::: Dataset content :::

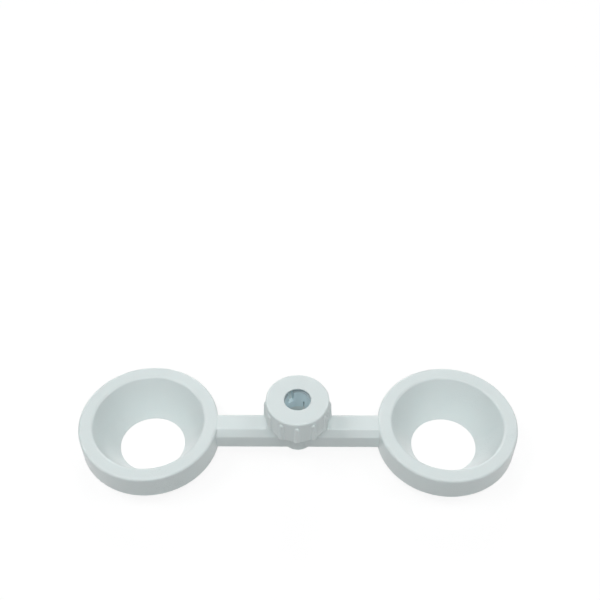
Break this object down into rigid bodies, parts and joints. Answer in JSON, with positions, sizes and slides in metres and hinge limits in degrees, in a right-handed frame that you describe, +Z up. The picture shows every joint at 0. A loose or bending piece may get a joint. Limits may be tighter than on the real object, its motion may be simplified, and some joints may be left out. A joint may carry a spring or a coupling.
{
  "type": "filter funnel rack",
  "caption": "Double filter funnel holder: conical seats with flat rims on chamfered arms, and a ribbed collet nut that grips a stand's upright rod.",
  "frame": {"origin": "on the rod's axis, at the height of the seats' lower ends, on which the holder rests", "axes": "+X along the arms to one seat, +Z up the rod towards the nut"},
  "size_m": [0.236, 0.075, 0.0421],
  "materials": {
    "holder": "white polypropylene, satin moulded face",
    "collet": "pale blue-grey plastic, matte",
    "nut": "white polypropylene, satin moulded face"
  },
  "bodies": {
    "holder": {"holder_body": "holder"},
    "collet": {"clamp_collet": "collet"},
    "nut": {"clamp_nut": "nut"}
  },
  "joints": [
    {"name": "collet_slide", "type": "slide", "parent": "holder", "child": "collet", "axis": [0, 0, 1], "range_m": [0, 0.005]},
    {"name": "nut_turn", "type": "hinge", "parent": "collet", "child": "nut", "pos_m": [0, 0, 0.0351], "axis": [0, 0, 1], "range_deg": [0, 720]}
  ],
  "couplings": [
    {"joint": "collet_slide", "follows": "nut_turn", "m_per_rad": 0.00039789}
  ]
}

:::

▶ What is required
Go through the listing above and restate it word for word.

▶ Exercise output
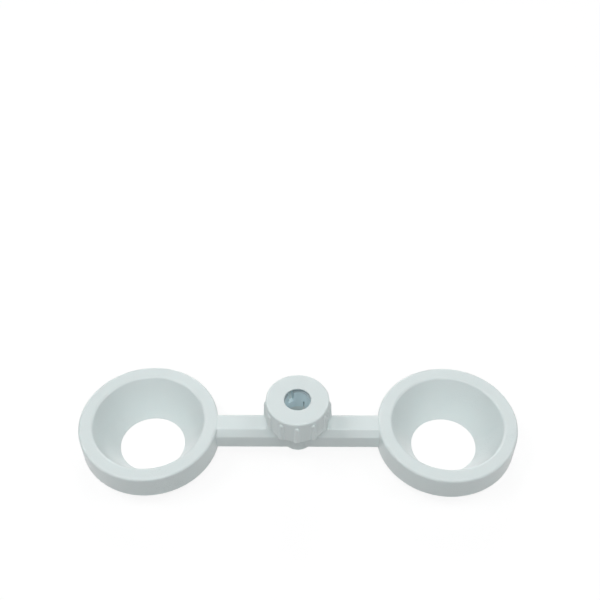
Break this object down into rigid bodies, parts and joints. Answer in JSON, with positions, sizes and slides in metres and hinge limits in degrees, in a right-handed frame that you describe, +Z up. The picture shows every joint at 0. A loose or bending piece may get a joint. Limits may be tighter than on the real object, its motion may be simplified, and some joints may be left out. A joint may carry a spring or a coupling.
{
  "type": "filter funnel rack",
  "caption": "Double filter funnel holder: conical seats with flat rims on chamfered arms, and a ribbed collet nut that grips a stand's upright rod.",
  "frame": {"origin": "on the rod's axis, at the height of the seats' lower ends, on which the holder rests", "axes": "+X along the arms to one seat, +Z up the rod towards the nut"},
  "size_m": [0.236, 0.075, 0.0421],
  "materials": {
    "holder": "white polypropylene, satin moulded face",
    "collet": "pale blue-grey plastic, matte",
    "nut": "white polypropylene, satin moulded face"
  },
  "bodies": {
    "holder": {"holder_body": "holder"},
    "collet": {"clamp_collet": "collet"},
    "nut": {"clamp_nut": "nut"}
  },
  "joints": [
    {"name": "collet_slide", "type": "slide", "parent": "holder", "child": "collet", "axis": [0, 0, 1], "range_m": [0, 0.005]},
    {"name": "nut_turn", "type": "hinge", "parent": "collet", "child": "nut", "pos_m": [0, 0, 0.0351], "axis": [0, 0, 1], "range_deg": [0, 720]}
  ],
  "couplings": [
    {"joint": "collet_slide", "follows": "nut_turn", "m_per_rad": 0.00039789}
  ]
}